Officially listed at 137 yards, it takes merely a wedge for most tour pros to reach the island green. If it were all about the distance, the 17th would likely be looked at as one of the easier holes on tour and a terrific opportunity to make birdie. Yet, considering the hole’s scoring average of 3.23 in PLAYERS competition – nearly a quarter of a stroke above par – things can evidently unravel as the world’s best stare down the barrel of the most infamous par 3 in golf.

The lack of green length (78 feet), demands backspin for a ball hitting the green to stay on. 30 handicaps and tour pros alike struggle with distance control on this hole, with most water-bound tee shots finding the green first before trickling off the wooden bulkheads and making a splash. In the pressure of the moment, some of the world’s best simply shank their tee shots, much to the amusement of the raucous gallery. I guess it should come as no surprise that 100,000-120,000 balls are pulled from the water surrounding the island green each year.

The Handicap Number is… What??

14. According to the official scorecard, the infamous 17th is the Stadium Course’s 5th-easiest hole. While that may speak to the hole’s lack of length, coupled with the intense demands of TPC Sawgrass (rated at 76.7 from the traditional back tees), its difficult to digest the 17th being recognized as one of the easier holes on the golf course.

The results at 17 from PLAYERS to PLAYERS indeed tell a different story. Historically, about 7% of the PLAYERS field makes a double bogey or worse on the 17th – by far the highest percentage at TPC Sawgrass. Since 2003, there have been only three tournaments where less than 30 balls found the murky depths between Thursday and Sunday. Round 3 alone last year saw 29 balls find the water, with a cumulative score to par of 66 over. +66, from a group of 70 of the world’s best. Handicap number of 14. Hmm.

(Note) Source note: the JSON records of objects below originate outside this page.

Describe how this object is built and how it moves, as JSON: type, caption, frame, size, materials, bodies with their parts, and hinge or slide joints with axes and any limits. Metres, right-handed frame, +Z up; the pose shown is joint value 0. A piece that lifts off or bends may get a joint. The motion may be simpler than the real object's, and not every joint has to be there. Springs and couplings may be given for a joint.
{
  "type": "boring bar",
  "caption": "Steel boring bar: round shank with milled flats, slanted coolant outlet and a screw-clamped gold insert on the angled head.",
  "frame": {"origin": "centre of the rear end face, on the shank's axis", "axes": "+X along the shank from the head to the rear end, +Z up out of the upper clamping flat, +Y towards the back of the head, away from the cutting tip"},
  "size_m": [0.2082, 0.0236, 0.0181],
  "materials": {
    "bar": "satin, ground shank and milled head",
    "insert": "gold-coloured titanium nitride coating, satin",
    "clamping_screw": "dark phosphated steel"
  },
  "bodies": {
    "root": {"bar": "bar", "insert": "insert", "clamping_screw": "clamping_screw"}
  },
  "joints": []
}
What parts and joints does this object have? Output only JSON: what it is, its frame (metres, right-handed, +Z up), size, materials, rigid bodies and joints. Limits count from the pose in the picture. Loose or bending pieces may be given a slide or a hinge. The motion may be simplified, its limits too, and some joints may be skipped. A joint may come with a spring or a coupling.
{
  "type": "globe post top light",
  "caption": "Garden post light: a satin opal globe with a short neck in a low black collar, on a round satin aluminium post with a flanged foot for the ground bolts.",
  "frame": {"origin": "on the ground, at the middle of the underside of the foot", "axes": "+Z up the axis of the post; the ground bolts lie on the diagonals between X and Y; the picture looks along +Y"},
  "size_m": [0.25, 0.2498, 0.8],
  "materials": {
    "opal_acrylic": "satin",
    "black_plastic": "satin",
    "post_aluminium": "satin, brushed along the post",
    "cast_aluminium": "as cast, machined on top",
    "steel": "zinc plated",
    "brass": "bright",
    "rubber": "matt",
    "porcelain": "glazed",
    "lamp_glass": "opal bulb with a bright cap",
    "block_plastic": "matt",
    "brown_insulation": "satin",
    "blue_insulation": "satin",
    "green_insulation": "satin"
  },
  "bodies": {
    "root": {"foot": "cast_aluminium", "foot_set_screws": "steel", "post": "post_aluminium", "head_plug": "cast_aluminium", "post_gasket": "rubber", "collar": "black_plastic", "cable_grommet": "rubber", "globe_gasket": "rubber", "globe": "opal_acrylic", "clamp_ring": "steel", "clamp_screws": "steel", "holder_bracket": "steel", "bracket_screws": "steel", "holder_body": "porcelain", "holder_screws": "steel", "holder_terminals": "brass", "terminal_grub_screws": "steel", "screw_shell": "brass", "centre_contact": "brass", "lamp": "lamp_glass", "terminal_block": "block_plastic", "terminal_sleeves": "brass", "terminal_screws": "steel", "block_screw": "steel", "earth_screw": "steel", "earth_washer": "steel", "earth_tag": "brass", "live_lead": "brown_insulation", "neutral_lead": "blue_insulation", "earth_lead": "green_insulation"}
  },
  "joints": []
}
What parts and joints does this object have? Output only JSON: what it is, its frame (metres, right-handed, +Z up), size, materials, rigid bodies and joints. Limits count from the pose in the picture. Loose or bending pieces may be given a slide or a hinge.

Often Imitated, Never Duplicated

Arguably the most recognizable golf hole in the world, the 17th at TPC Sawgrass has drawn a handful of real-life duplicates that allow the everyday golfer a crack at the island green.

25 miles south of TPC Sawgrass lies the town St. Augustine, home of the World Golf Hall of Fame. The museum grounds feature a full-length replica of the 17th, allowing visitors three shots at the green.

Wooden Sticks Golf Club, north of Toronto, ON, boasts eight replicas of famous holes, including #12 and #13 at Augusta National (Amen Corner) and #1 and #18 at the Old Course at St. Andrews, amongst others. Of course, such a facility couldn’t bear to leave out the famed 17th.

One of golf’s most passionate fans has taken the obsession with the Stadium Course’s island green to another level. Sports blogger, Uncle Chaps stumbled on a property listing in the Chicago Suburbs with its very own island green in the backyard.

Golf fans never fail to impress.

The Aces

While making a hole-in-one amid any competitive competition must be a surreal feeling, it’s got to be especially momentous on the 17th.

Only ten aces have been recorded at #17 in PLAYERS Championship history, most recently accomplished by Shane Lowry in round 3 of the 2022 tournament. The veteran Lowry has made a handful of hole-in-ones in his career – including at the 16th at Augusta National – yet his reaction at #17 demonstrated emotions are just different at the island green.

In the first round of the 1999 PLAYERS, Fred Couples made an elusive hole-in-three at 17. After his first attempt splashed down short of the green, Couples re-teed and slam dunked one on the fly. Couples took two shots, neither of which ever touched the green, yet he still walked away with a par. All a part of the island green experience.

We’re all rooting for another golfer to join the hole in one (or hole in three) club at the 17th in the 2023 PLAYERS.